Problem to work on → Extract exactly those lines that lie between the start of the material and the line with "piece.skin(rings, 0.7, SILK)", including both boundary lines and no others.

--- START OF Data ---

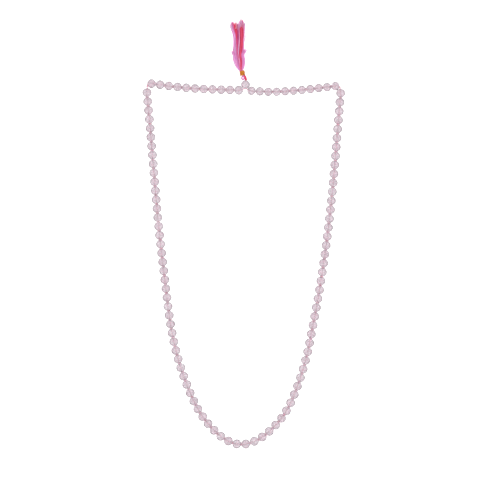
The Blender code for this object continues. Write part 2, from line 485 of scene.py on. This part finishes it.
def add_knot(piece, centre, axis, gap, rng):
    """A knot no thicker than the gap between two beads, over a small core that fills its middle."""
    gap = min(gap, WIDEST_KNOT)
    strand = min(0.3 * MM, gap * 0.34)
    path = knot_path(centre, axis, KNOT_WIDTH, max(gap * 0.5 - strand, 0.05 * MM))
    piece.skin(tube_rings(path, strand, 6), rng.uniform(0.6, 1.0), SILK, capped=False)
    core = [centre - axis * strand, centre, centre + axis * strand]
    rings = tube_rings(core, lambda t: (0.35 + 0.3 * math.sin(math.pi * t)) * MM, 10)
    piece.skin(rings, 0.7, SILK)


def add_cord(piece, start, near, far, end, rng):
    """The plied cord of one pair: from start, through both beads, to end."""
    stops = [start]
    for place in (near, far):
        stops += [mouth(place, -1), place[0], mouth(place, 1)]
    path = curve_through([*stops, end], 5)
    rings = tube_rings(path, CORD_RADIUS, 12, lobes=3, twist=CORD_LAY)
    piece.skin(rings, 0.4 * rng.random(), SILK)


def mouth(place, end):
    """Just inside a bead's hole, at its start (-1) or its end (1)."""
    centre, axis = place
    return centre + axis * (end * (BEAD_RADIUS - CORD_INSET))


def build_side(word, other):
    """One side's pairs of beads. The knot that closes the loop belongs to the right side."""
    rng = random.Random(word)
    side = 1 if word == "right" else -1
    far_name = f"{other}_pair_{PAIRS_A_SIDE}"
    other_lowest = pair_places(far_name, PIVOTS[far_name])[1]
    names = [f"{word}_pair_{number:02d}" for number in range(1, PAIRS_A_SIDE + 1)]
    places = {}
    for name in names:
        places[name] = pair_places(name, PIVOTS[name])
    lowest = places[names[-1]][1]
    closing = lowest[0].lerp(other_lowest[0], 0.5)
    stones = [place[0] for name in names for place in places[name]]
    row = [Vector((0, 0, BEAD_RADIUS)), *stones, other_lowest[0]]
    for index, name in enumerate(names):
        near, far = places[name]
        pivot = PIVOTS[name]
        last = index == len(names) - 1
        following = closing if last else PIVOTS[names[index + 1]]
        piece = Piece(f"{word}_beads_{index + 1:02d}", QUARTZ_AND_SILK)
        for step, (centre, axis) in enumerate((near, far), 2 * index + 1):
            room = min((centre - row[step - 1]).length, (centre - row[step + 1]).length)
            radius = min((room - BEAD_CLEARANCE) / 2, FULLEST_BEAD)
            radius *= rng.uniform(SMALLEST_SHARE, 1.0)
            piece.skin(bead_rings(centre, axis, radius), rng.random(), girths=bead_girths())
        middle_axis = (mouth(far, -1) - mouth(near, 1)).normalized()
        start = pivot + Vector((-side * 0.55, 0.35, 0)) * MM if index == 0 else pivot
        add_cord(piece, start, near, far, following, rng)
        gap = (far[0] - near[0]).length - 2 * BEAD_RADIUS + KNOT_BITE
        add_knot(piece, (mouth(near, 1) + mouth(far, -1)) / 2, middle_axis, gap, rng)
        if not last or side == 1:
            ahead = other_lowest[0] if last else places[names[index + 1]][0][0]
            gap = (ahead - far[0]).length - 2 * BEAD_RADIUS
            add_knot(piece, following, (ahead - far[0]).normalized(), gap + KNOT_BITE, rng)
        piece.finish(name, name)


def build_guru():
    """The guru bead, with a wider hole for the doubled cord and a knot under it."""
    rng = random.Random("guru")
    centre = Vector((0, 0, GURU_RADIUS))
    axis = Vector((0, 1, 0))
    piece = Piece("guru_bead_stone", QUARTZ_AND_SILK)
    rings = bead_rings(centre, axis, GURU_RADIUS * 1.02, chamfer=1.15 * MM, hole=0.8 * MM)
    piece.skin(rings, 0.35, girths=bead_girths())
    under = Vector((0, -GURU_RADIUS - 0.05 * MM, BEAD_RADIUS + 0.2 * MM))
    add_knot(piece, under, axis, WIDEST_KNOT, rng)
    piece.finish("guru", "guru_bead")


# ---------------------------------------------------------------- tassel


def smooth_line(*stations):
    """A function that runs smoothly through (place, value) stations."""
    places, values = np.array(stations, dtype=float).T
    slopes = np.gradient(values, places)

    def value(at):
        index = int(np.clip(np.searchsorted(places, at) - 1, 0, len(places) - 2))
        span = places[index + 1] - places[index]
        t = min(max((at - places[index]) / span, 0.0), 1.0)
        low, high = values[index], values[index + 1]
        rise = low + (high - low) * t * t * (3 - 2 * t)
        return rise + span * t * (1 - t) * ((1 - t) * slopes[index] - t * slopes[index + 1])

    return value


NECK_BODY, CORE_BODY = "tassel_neck", "tassel_skirt"
LEFT_BODY, RIGHT_BODY = "tassel_left", "tassel_right"
KNOT_PLACE = PIVOTS[NECK_BODY]
SKIRT_PIVOT = PIVOTS[CORE_BODY]
BINDING_LOW, BINDING_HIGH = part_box("gold_binding")
BINDING_CENTRE = (BINDING_LOW + BINDING_HIGH) / 2
SKIRT_LENGTH = (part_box("skirt_core")[1].y - SKIRT_PIVOT.y) / MM  # in millimetres
SKIRT_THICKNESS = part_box("skirt_core")[1].z
NECK_LAY = 2600.0  # radians per metre
WRAP_AXIS = Vector((-0.16, 1.0, 0.0)).normalized()

# The skirt's edges, in millimetres to the side of its pivot, against the millimetres along from it
LEFT_EDGE = smooth_line(
    (-1, -1.9), (3, -5.4), (9, -7.6), (15, -8.3), (26, -7.7), (34, -8.6), (41, -10.9), (47, -12.0)
)
RIGHT_EDGE = smooth_line((-1, 1.1), (3, 2.8), (8, 3.6), (15, 2.6), (26, 2.1), (36, 2.3), (47, 2.8))
# Where each lock ends, as a share of the skirt's width from its left edge
LAVENDER_END = smooth_line((0, 0.42), (10, 0.48), (20, 0.36), (29, 0.29), (46, 0.20))
INNER_RED_END = smooth_line((0, 0.42), (10, 0.48), (20, 0.36), (29, 0.33), (38, 0.46), (46, 0.50))
MAGENTA_END = smooth_line((0, 0.43), (10, 0.50), (20, 0.46), (29, 0.53), (46, 0.58))
VIOLET_END = smooth_line((0, 0.46), (10, 0.54), (20, 0.56), (29, 0.60), (46, 0.68))
MAIN_RED_END = smooth_line((0, 0.66), (10, 0.76), (20, 0.88), (29, 0.96), (46, 0.92))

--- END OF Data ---

Exercise output →
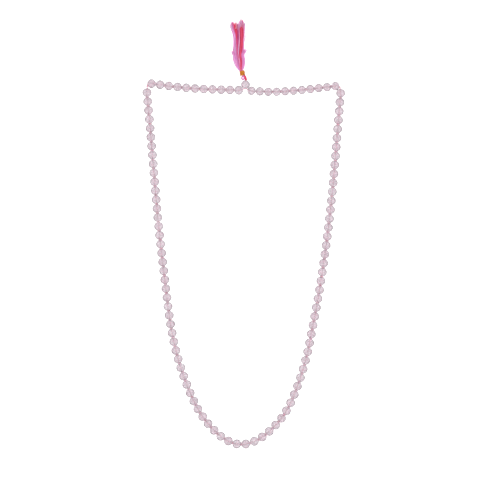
The Blender code for this object continues. Write part 2, from line 485 of scene.py on. This part finishes it.
def add_knot(piece, centre, axis, gap, rng):
    """A knot no thicker than the gap between two beads, over a small core that fills its middle."""
    gap = min(gap, WIDEST_KNOT)
    strand = min(0.3 * MM, gap * 0.34)
    path = knot_path(centre, axis, KNOT_WIDTH, max(gap * 0.5 - strand, 0.05 * MM))
    piece.skin(tube_rings(path, strand, 6), rng.uniform(0.6, 1.0), SILK, capped=False)
    core = [centre - axis * strand, centre, centre + axis * strand]
    rings = tube_rings(core, lambda t: (0.35 + 0.3 * math.sin(math.pi * t)) * MM, 10)
    piece.skin(rings, 0.7, SILK)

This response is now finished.